--- Dataset excerpt ---
%%
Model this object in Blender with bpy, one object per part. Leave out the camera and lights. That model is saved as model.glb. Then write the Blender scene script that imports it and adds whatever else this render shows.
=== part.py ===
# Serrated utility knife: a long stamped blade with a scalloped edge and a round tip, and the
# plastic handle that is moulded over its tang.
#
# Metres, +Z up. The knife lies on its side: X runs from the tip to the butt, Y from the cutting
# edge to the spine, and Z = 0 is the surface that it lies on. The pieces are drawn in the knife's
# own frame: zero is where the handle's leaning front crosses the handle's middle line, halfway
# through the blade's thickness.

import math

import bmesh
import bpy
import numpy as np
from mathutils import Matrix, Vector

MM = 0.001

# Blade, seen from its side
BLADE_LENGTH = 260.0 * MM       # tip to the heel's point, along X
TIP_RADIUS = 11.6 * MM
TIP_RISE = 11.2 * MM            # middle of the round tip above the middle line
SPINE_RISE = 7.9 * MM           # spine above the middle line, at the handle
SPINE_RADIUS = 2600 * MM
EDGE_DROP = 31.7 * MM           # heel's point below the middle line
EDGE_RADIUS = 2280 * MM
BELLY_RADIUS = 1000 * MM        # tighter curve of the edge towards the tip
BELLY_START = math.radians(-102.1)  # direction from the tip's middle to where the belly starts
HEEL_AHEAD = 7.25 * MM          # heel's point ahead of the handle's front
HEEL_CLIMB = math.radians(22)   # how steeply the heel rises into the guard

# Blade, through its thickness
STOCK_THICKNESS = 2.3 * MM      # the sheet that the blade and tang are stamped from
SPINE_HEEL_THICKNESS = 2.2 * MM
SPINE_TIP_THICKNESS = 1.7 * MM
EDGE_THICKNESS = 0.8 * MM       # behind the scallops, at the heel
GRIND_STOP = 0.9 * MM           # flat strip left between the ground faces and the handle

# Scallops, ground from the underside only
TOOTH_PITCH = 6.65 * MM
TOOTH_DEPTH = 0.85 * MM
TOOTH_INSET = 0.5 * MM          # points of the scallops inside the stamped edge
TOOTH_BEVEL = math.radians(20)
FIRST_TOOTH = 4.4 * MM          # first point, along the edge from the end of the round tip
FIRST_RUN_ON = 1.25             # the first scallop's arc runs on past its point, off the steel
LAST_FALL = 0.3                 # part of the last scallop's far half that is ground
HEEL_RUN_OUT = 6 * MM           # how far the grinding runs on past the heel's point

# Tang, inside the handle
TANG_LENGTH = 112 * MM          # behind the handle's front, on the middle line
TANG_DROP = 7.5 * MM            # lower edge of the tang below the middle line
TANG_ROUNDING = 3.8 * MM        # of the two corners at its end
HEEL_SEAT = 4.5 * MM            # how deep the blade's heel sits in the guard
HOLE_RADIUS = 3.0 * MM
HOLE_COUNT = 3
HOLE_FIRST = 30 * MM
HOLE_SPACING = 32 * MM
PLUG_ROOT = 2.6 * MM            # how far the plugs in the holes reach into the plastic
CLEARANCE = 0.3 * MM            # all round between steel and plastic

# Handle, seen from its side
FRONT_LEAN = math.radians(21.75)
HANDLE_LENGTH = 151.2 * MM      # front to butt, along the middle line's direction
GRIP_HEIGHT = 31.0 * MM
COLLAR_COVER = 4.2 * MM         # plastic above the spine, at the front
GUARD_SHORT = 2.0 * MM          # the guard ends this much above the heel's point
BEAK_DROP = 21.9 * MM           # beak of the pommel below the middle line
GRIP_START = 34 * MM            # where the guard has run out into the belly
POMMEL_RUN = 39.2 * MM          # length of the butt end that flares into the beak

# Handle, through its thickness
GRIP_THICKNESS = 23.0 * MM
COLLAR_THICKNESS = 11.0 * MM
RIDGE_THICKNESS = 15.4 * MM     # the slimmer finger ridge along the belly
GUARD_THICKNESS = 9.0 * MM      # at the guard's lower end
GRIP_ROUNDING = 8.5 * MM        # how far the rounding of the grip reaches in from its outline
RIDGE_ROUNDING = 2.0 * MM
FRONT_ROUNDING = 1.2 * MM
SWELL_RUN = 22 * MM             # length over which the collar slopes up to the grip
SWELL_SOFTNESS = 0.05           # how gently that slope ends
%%
--- Instructions for the task ---
Each line of the listing should be copied exactly.

--- Answer ---
Model this object in Blender with bpy, one object per part. Leave out the camera and lights. That model is saved as model.glb. Then write the Blender scene script that imports it and adds whatever else this render shows.
=== part.py ===
# Serrated utility knife: a long stamped blade with a scalloped edge and a round tip, and the
# plastic handle that is moulded over its tang.
#
# Metres, +Z up. The knife lies on its side: X runs from the tip to the butt, Y from the cutting
# edge to the spine, and Z = 0 is the surface that it lies on. The pieces are drawn in the knife's
# own frame: zero is where the handle's leaning front crosses the handle's middle line, halfway
# through the blade's thickness.

import math

import bmesh
import bpy
import numpy as np
from mathutils import Matrix, Vector

MM = 0.001

# Blade, seen from its side
BLADE_LENGTH = 260.0 * MM       # tip to the heel's point, along X
TIP_RADIUS = 11.6 * MM
TIP_RISE = 11.2 * MM            # middle of the round tip above the middle line
SPINE_RISE = 7.9 * MM           # spine above the middle line, at the handle
SPINE_RADIUS = 2600 * MM
EDGE_DROP = 31.7 * MM           # heel's point below the middle line
EDGE_RADIUS = 2280 * MM
BELLY_RADIUS = 1000 * MM        # tighter curve of the edge towards the tip
BELLY_START = math.radians(-102.1)  # direction from the tip's middle to where the belly starts
HEEL_AHEAD = 7.25 * MM          # heel's point ahead of the handle's front
HEEL_CLIMB = math.radians(22)   # how steeply the heel rises into the guard

# Blade, through its thickness
STOCK_THICKNESS = 2.3 * MM      # the sheet that the blade and tang are stamped from
SPINE_HEEL_THICKNESS = 2.2 * MM
SPINE_TIP_THICKNESS = 1.7 * MM
EDGE_THICKNESS = 0.8 * MM       # behind the scallops, at the heel
GRIND_STOP = 0.9 * MM           # flat strip left between the ground faces and the handle

# Scallops, ground from the underside only
TOOTH_PITCH = 6.65 * MM
TOOTH_DEPTH = 0.85 * MM
TOOTH_INSET = 0.5 * MM          # points of the scallops inside the stamped edge
TOOTH_BEVEL = math.radians(20)
FIRST_TOOTH = 4.4 * MM          # first point, along the edge from the end of the round tip
FIRST_RUN_ON = 1.25             # the first scallop's arc runs on past its point, off the steel
LAST_FALL = 0.3                 # part of the last scallop's far half that is ground
HEEL_RUN_OUT = 6 * MM           # how far the grinding runs on past the heel's point

# Tang, inside the handle
TANG_LENGTH = 112 * MM          # behind the handle's front, on the middle line
TANG_DROP = 7.5 * MM            # lower edge of the tang below the middle line
TANG_ROUNDING = 3.8 * MM        # of the two corners at its end
HEEL_SEAT = 4.5 * MM            # how deep the blade's heel sits in the guard
HOLE_RADIUS = 3.0 * MM
HOLE_COUNT = 3
HOLE_FIRST = 30 * MM
HOLE_SPACING = 32 * MM
PLUG_ROOT = 2.6 * MM            # how far the plugs in the holes reach into the plastic
CLEARANCE = 0.3 * MM            # all round between steel and plastic

# Handle, seen from its side
FRONT_LEAN = math.radians(21.75)
HANDLE_LENGTH = 151.2 * MM      # front to butt, along the middle line's direction
GRIP_HEIGHT = 31.0 * MM
COLLAR_COVER = 4.2 * MM         # plastic above the spine, at the front
GUARD_SHORT = 2.0 * MM          # the guard ends this much above the heel's point
BEAK_DROP = 21.9 * MM           # beak of the pommel below the middle line
GRIP_START = 34 * MM            # where the guard has run out into the belly
POMMEL_RUN = 39.2 * MM          # length of the butt end that flares into the beak

# Handle, through its thickness
GRIP_THICKNESS = 23.0 * MM
COLLAR_THICKNESS = 11.0 * MM
RIDGE_THICKNESS = 15.4 * MM     # the slimmer finger ridge along the belly
GUARD_THICKNESS = 9.0 * MM      # at the guard's lower end
GRIP_ROUNDING = 8.5 * MM        # how far the rounding of the grip reaches in from its outline
RIDGE_ROUNDING = 2.0 * MM
FRONT_ROUNDING = 1.2 * MM
SWELL_RUN = 22 * MM             # length over which the collar slopes up to the grip
SWELL_SOFTNESS = 0.05           # how gently that slope ends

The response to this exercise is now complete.